Text description provided by the architects. Using food to empower communities, Ghetto Gastro celebrates the Bronx as an inspiration and catalyst of global culture. Burnside builds upon this creative energy where the Bronx and Tokyo meet. Since their founding in 2012, Ghetto Gastro’s work to explore global food traditions has led to immersive culinary experiences produced with the approach of art installations. Inspired by this intersection of cultures, Snøhetta, en one tokyo, Ghetto Gastro, and local architect kooo architects have teamed up with artisanal, handmade sound system designer Devon Turnbull (Ojas), and flower artist Makoto Azuma to create an unparalleled dining and social experience that combines the elements of a bodega with a bar.

Burnside Tokyo Culinary Space / Snohetta - Interior Photography, Kitchen, Column
© Keishin Horikoshi /SS

New York-style Bodegas, or conbini as they’re called in Japan, are a shared cultural experience of both Tokyo and the Bronx – the ease of takeaway and their ubiquity as neighborhood mainstays have cemented their place in the urban fabric of the two cities.

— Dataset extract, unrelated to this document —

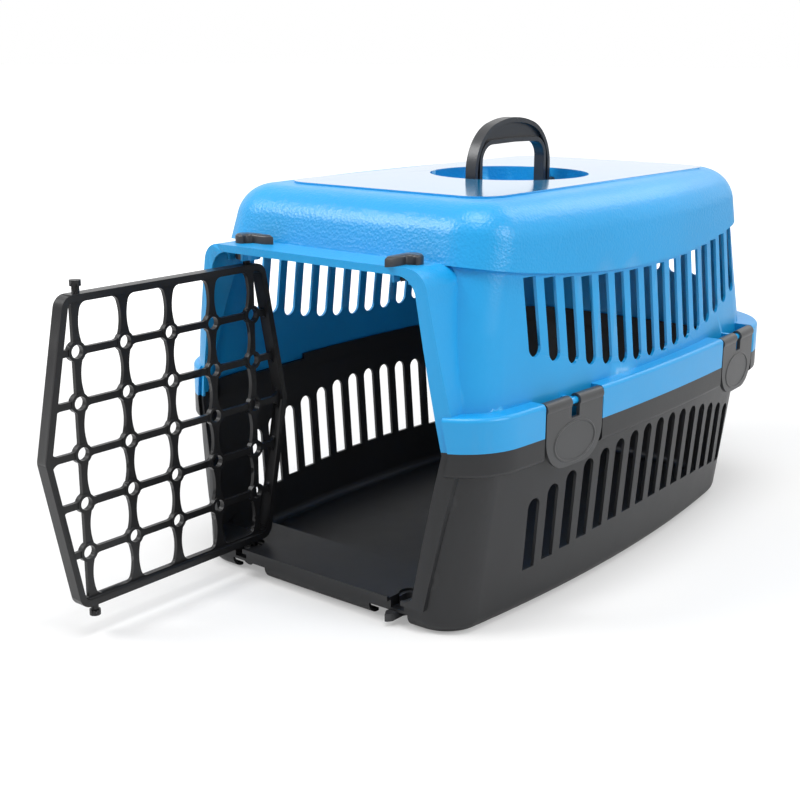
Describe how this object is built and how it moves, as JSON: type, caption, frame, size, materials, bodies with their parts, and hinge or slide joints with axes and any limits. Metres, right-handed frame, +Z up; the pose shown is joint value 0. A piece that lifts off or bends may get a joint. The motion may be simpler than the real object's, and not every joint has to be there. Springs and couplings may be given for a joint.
{
  "type": "pet carrier",
  "caption": "Two-part plastic pet carrier with swing-open grille door, lock levers, side clips, slotted walls and folding carry handle.",
  "frame": {"origin": "centre of the base's flat underside, at the level it rests on", "axes": "+Z up, -Y out of the doorway, +Y towards the rear, X across the carrier"},
  "size_m": [0.321, 0.6728, 0.3492],
  "materials": {
    "base_shell": "satin",
    "top_shell": "satin",
    "door_grille": "satin",
    "lever_top_left": "satin",
    "lever_top_right": "satin",
    "lever_bottom_left": "satin",
    "lever_bottom_right": "satin",
    "clip_right_front": "satin",
    "clip_left_front": "satin",
    "clip_right_rear": "satin",
    "clip_left_rear": "satin",
    "carry_handle": "satin"
  },
  "bodies": {
    "base": {"base_shell": "base_shell"},
    "top": {"top_shell": "top_shell"},
    "door": {"door_grille": "door_grille"},
    "lever_top_left": {"lever_top_left": "lever_top_left"},
    "lever_top_right": {"lever_top_right": "lever_top_right"},
    "lever_bottom_left": {"lever_bottom_left": "lever_bottom_left"},
    "lever_bottom_right": {"lever_bottom_right": "lever_bottom_right"},
    "clip_right_front": {"clip_right_front": "clip_right_front"},
    "clip_left_front": {"clip_left_front": "clip_left_front"},
    "clip_right_rear": {"clip_right_rear": "clip_right_rear"},
    "clip_left_rear": {"clip_left_rear": "clip_left_rear"},
    "handle": {"carry_handle": "carry_handle"}
  },
  "joints": [
    {"name": "door_hinge", "type": "hinge", "parent": "base", "child": "door", "pos_m": [-0.08, -0.234, 0.134], "axis": [0, 0, 1], "range_deg": [-15, 90]},
    {"name": "top_lift", "type": "slide", "parent": "base", "child": "top", "axis": [0, 0, 1], "range_m": [0, 0.13]},
    {"name": "lever_top_left_turn", "type": "hinge", "parent": "top", "child": "lever_top_left", "pos_m": [-0.08, -0.234, 0.262], "axis": [0, 0, 1], "range_deg": [-90, 0]},
    {"name": "lever_top_right_turn", "type": "hinge", "parent": "top", "child": "lever_top_right", "pos_m": [0.08, -0.234, 0.262], "axis": [0, 0, 1], "range_deg": [-90, 0]},
    {"name": "lever_bottom_left_turn", "type": "hinge", "parent": "base", "child": "lever_bottom_left", "pos_m": [-0.08, -0.234, 0.008], "axis": [0, 0, 1], "range_deg": [-90, 0]},
    {"name": "lever_bottom_right_turn", "type": "hinge", "parent": "base", "child": "lever_bottom_right", "pos_m": [0.08, -0.234, 0.008], "axis": [0, 0, 1], "range_deg": [-90, 0]},
    {"name": "clip_right_front_turn", "type": "hinge", "parent": "top", "child": "clip_right_front", "pos_m": [0.15347, -0.13979, 0.158], "axis": [-0.0532, -0.9986, 0], "range_deg": [0, 100]},
    {"name": "clip_left_front_turn", "type": "hinge", "parent": "top", "child": "clip_left_front", "pos_m": [-0.15347, -0.13979, 0.158], "axis": [-0.0532, 0.9986, 0], "range_deg": [0, 100]},
    {"name": "clip_right_rear_turn", "type": "hinge", "parent": "top", "child": "clip_right_rear", "pos_m": [0.15041, 0.1397, 0.158], "axis": [0.075, -0.9972, 0], "range_deg": [0, 100]},
    {"name": "clip_left_rear_turn", "type": "hinge", "parent": "top", "child": "clip_left_rear", "pos_m": [-0.15041, 0.1397, 0.158], "axis": [0.075, 0.9972, 0], "range_deg": [0, 100]},
    {"name": "handle_swing", "type": "hinge", "parent": "top", "child": "handle", "pos_m": [0, 0, 0.291], "axis": [0, 1, 0], "range_deg": [-90, 90]}
  ]
}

Burnside Tokyo draws upon the conbini lexicon on the second floor above a Family Mart. Walking up to the second floor, the space unfolds into a focused view of the dining room and open kitchen. A wall of fabric-lined windows filters daylight into the space, creating the feeling of an active and humming café by day, and at night the windows bring in light from the street below to create an atmospheric lounge.

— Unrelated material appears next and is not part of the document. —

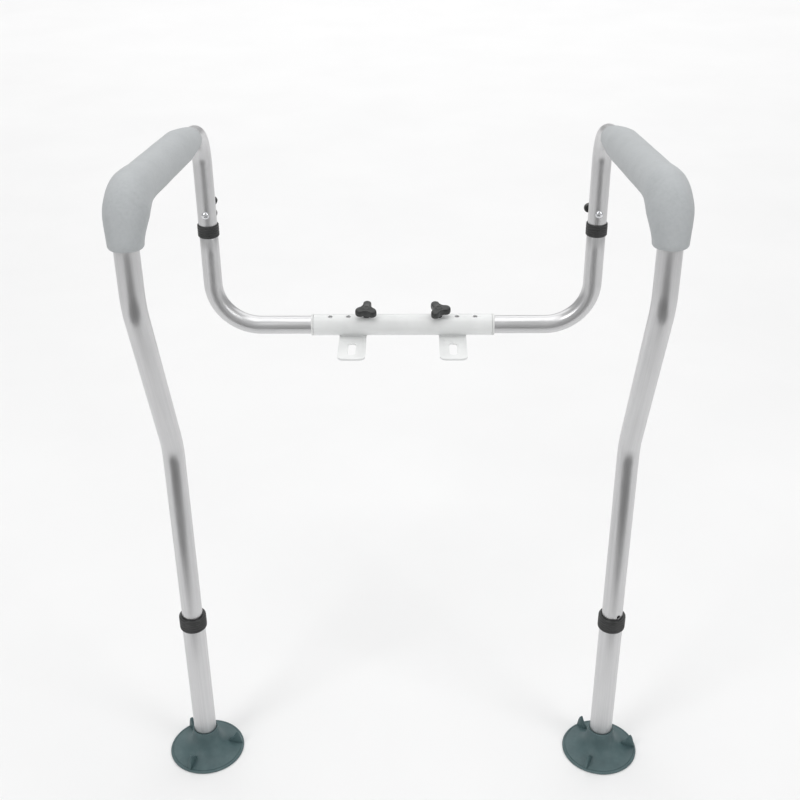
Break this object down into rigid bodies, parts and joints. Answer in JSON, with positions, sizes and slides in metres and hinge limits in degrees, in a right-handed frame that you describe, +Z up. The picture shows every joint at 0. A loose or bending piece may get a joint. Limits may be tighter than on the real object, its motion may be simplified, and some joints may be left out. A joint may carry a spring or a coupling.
{
  "type": "toilet safety frame",
  "caption": "Height and width adjustable toilet safety frame: padded inverted-U arm rails on suction-cup legs, joined behind the seat by a clamped centre sleeve.",
  "frame": {"origin": "on the floor plane, at the centre of the footprint's bounding box", "axes": "+X to the right for a viewer standing in front, +Y to the rear towards the tank, +Z up"},
  "size_m": [0.6206, 0.4996, 0.8202],
  "materials": {
    "white_coat": "smooth white powder coat, semi gloss",
    "white_plastic": "white moulded plastic, satin",
    "aluminium_bar": "satin anodised, fine lengthwise draw lines",
    "aluminium_arm": "satin anodised, fine lengthwise draw lines",
    "aluminium_leg": "satin anodised, slightly more matte",
    "grey_foam": "closed-cell foam grip, light blue-grey, fine pores and moulded skin",
    "black_collar": "black moulded plastic with fine ribs round it",
    "black_knob": "black moulded plastic, low gloss",
    "bolt_steel": "bright plated dome head",
    "stud_steel": "zinc plated thread",
    "washer_steel": "zinc plated",
    "teal_rubber": "dark teal-grey rubber, slight sheen"
  },
  "bodies": {
    "bracket": {"centre_bracket": "white_coat", "sleeve_bushing_l": "white_plastic", "sleeve_bushing_r": "white_plastic"},
    "width_knob_left": {"width_knob_l": "black_knob", "width_stud_l": "stud_steel"},
    "side_bar_left": {"side_bar_l": "aluminium_bar"},
    "arm_left": {"arm_tube_l": "aluminium_arm", "arm_pad_l": "grey_foam", "post_collar_l": "black_collar", "height_bolt_l": "bolt_steel"},
    "height_knob_left": {"height_knob_l": "black_knob"},
    "leg_left": {"leg_tube_l": "aluminium_leg", "leg_collar_l": "black_collar", "suction_foot_l": "teal_rubber", "foot_washer_l": "washer_steel"},
    "width_knob_right": {"width_knob_r": "black_knob", "width_stud_r": "stud_steel"},
    "side_bar_right": {"side_bar_r": "aluminium_bar"},
    "arm_right": {"arm_tube_r": "aluminium_arm", "arm_pad_r": "grey_foam", "post_collar_r": "black_collar", "height_bolt_r": "bolt_steel"},
    "height_knob_right": {"height_knob_r": "black_knob"},
    "leg_right": {"leg_tube_r": "aluminium_leg", "leg_collar_r": "black_collar", "suction_foot_r": "teal_rubber", "foot_washer_r": "washer_steel"}
  },
  "joints": [
    {"name": "width_slide_left", "type": "slide", "parent": "bracket", "child": "side_bar_left", "axis": [-1, 0, 0], "range_m": [0, 0.0508]},
    {"name": "height_slide_left", "type": "slide", "parent": "side_bar_left", "child": "arm_left", "axis": [0, 0, 1], "range_m": [0, 0.0508]},
    {"name": "leg_slide_left", "type": "slide", "parent": "arm_left", "child": "leg_left", "axis": [0, 0, -1], "range_m": [0, 0.0508]},
    {"name": "height_knob_turn_left", "type": "hinge", "parent": "arm_left", "child": "height_knob_left", "pos_m": [-0.262, 0.22325, 0.625], "axis": [0, 1, 0], "continuous": true},
    {"name": "width_knob_turn_left", "type": "hinge", "parent": "bracket", "child": "width_knob_left", "pos_m": [-0.0505, 0.22325, 0.4573], "axis": [0, -0.2588, 0.9659], "continuous": true},
    {"name": "width_slide_right", "type": "slide", "parent": "bracket", "child": "side_bar_right", "axis": [1, 0, 0], "range_m": [0, 0.0508]},
    {"name": "height_slide_right", "type": "slide", "parent": "side_bar_right", "child": "arm_right", "axis": [0, 0, 1], "range_m": [0, 0.0508]},
    {"name": "leg_slide_right", "type": "slide", "parent": "arm_right", "child": "leg_right", "axis": [0, 0, -1], "range_m": [0, 0.0508]},
    {"name": "height_knob_turn_right", "type": "hinge", "parent": "arm_right", "child": "height_knob_right", "pos_m": [0.262, 0.22325, 0.625], "axis": [0, 1, 0], "continuous": true},
    {"name": "width_knob_turn_right", "type": "hinge", "parent": "bracket", "child": "width_knob_right", "pos_m": [0.0505, 0.22325, 0.4573], "axis": [0, -0.2588, 0.9659], "continuous": true}
  ],
  "couplings": [
    {"joint": "leg_slide_left", "follows": "height_slide_left", "ratio": 1},
    {"joint": "leg_slide_right", "follows": "height_slide_right", "ratio": 1}
  ]
}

Burnside Tokyo Culinary Space / Snohetta - Interior Photography, Chair
© Keishin Horikoshi /SS

The transition between day and night, café and lounge, is a driving theme for the interior design. Two intersecting arches create a well-defined café/dining area and kitchen while also allowing views across both spaces, blurring the line between front-of-house and back-of-house. A dark material palette features amber-colored accents that reflect the changing light throughout the day while highlighting more ornate design elements such as the floral sculptures designed by Makoto Azuma. With a 30-person max capacity, the dining room is suited to maximize the floor space with custom-designed family-style tables that join together and fold away to allow a variety of layouts, including creating a dance floor for late-night events.

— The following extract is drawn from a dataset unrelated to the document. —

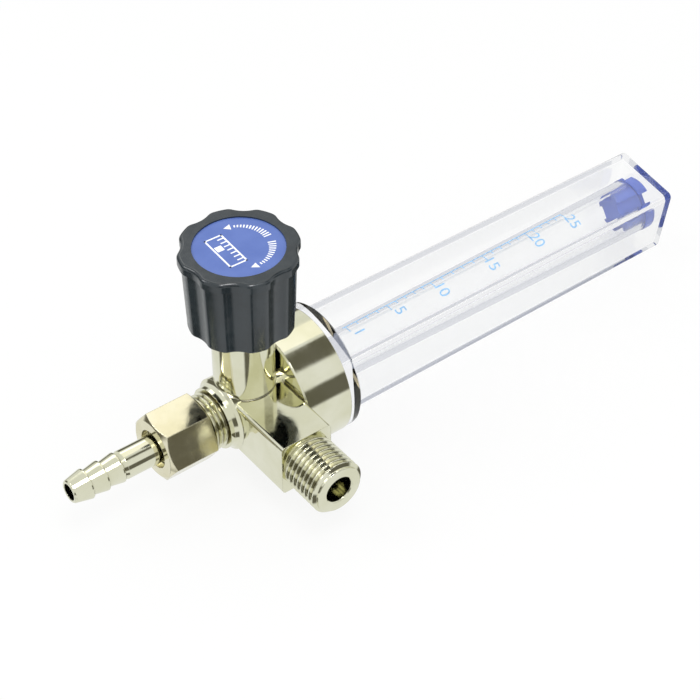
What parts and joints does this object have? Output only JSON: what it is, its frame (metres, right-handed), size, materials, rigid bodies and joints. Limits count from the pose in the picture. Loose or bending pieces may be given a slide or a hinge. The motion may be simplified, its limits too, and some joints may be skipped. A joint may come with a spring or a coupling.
{
  "type": "gas regulator",
  "caption": "Gas flow regulator: brass needle-valve body with control knob, clear sight tube with float ball, male gas inlet and barbed hose outlet.",
  "frame": {"origin": "on the inlet thread's axis, at its gauge plane, 6 mm behind the tip of the male thread", "axes": "-Y along the inlet thread, the way the mating fitting leaves; +Z along the valve stem, towards the knob; +X along the sight tube, towards its closed end. In use the inlet is screwed in with +X upright, so that the ball floats."},
  "size_m": [0.1667, 0.0501, 0.0604],
  "materials": {
    "brass": "polished, pale plated brass",
    "turned_brass": "fine turned",
    "knob_plastic": "satin moulded",
    "label_blue": "printed disc, satin",
    "clear_cover": "clear acrylic",
    "clear_tube": "clear acrylic",
    "stop_blue": "translucent moulded plastic",
    "ball_steel": "polished",
    "screw_steel": "plated",
    "seal_rubber": "matt",
    "packing_white": "matt"
  },
  "bodies": {
    "body": {"valve_body": "brass", "stem_packing": "packing_white", "packing_washer": "turned_brass", "gland_nut": "turned_brass", "metering_tube": "clear_tube", "tube_seal": "seal_rubber", "tube_gland": "turned_brass", "lower_stop": "packing_white", "float_stop": "stop_blue", "sight_cover": "clear_cover", "cover_seal": "seal_rubber"},
    "stem_ring": {"stem_o_ring": "seal_rubber"},
    "control": {"needle_stem": "turned_brass", "knob": "knob_plastic", "knob_insert": "turned_brass", "knob_screw": "screw_steel", "knob_label": "label_blue"},
    "ball": {"float_ball": "ball_steel"},
    "nipple": {"hose_nipple": "brass", "nipple_washer": "packing_white"},
    "nut": {"coupling_nut": "brass"}
  },
  "joints": [
    {"name": "stem_rise", "type": "slide", "parent": "body", "child": "stem_ring", "axis": [0, 0, 1], "range_m": [0, 0.003]},
    {"name": "knob_turn", "type": "hinge", "parent": "stem_ring", "child": "control", "pos_m": [0, 0.0286, 0], "axis": [0, 0, 1], "range_deg": [0, 1080.5]},
    {"name": "ball_float", "type": "slide", "parent": "body", "child": "ball", "axis": [1, 0, 0], "range_m": [0, 0.0907]},
    {"name": "nipple_draw", "type": "slide", "parent": "body", "child": "nipple", "axis": [-1, 0, 0], "range_m": [0, 0.00668]},
    {"name": "nut_turn", "type": "hinge", "parent": "nipple", "child": "nut", "pos_m": [-0.019, 0.0286, 0], "axis": [-1, 0, 0], "range_deg": [0, 1800.5]}
  ],
  "couplings": [
    {"joint": "knob_turn", "follows": "stem_rise", "rad_per_m": 6283.2},
    {"joint": "nut_turn", "follows": "nipple_draw", "rad_per_m": 4699.5}
  ]
}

Burnside Tokyo Culinary Space / Snohetta - Interior Photography, Table, Chair
© Keishin Horikoshi /SS

The dining room culminates in a proscenium arch at the pass table, where back-of-house and front-of-house intersect. This central pass table becomes the hearth of the kitchen at the project’s center. Beyond the dining room threshold is an open kitchen that revolves around the activity of the chefs and the culinary experience of heat and fire. The kitchen layout, designed with input from Ghetto Gastro, is intended to easily adapt for future chefs in the rotating roster. The overall flexibility of the design and layout ensures that the space accommodates a wide variety of pop-up uses and events.  

Burnside Tokyo Culinary Space / Snohetta - Interior Photography, Chair, Column
© Keishin Horikoshi /SS

As Snøhetta’s first project opening in Tokyo, Burnside is a unique collaboration that has culminated in a flexible, creative destination for Harajuku’s artistic milieu. Whether hosting an up-and-coming chef, serving as a casual coffeehouse, or throwing a release party, guests will feel transported by this sleek intersection of Tokyo and the Bronx.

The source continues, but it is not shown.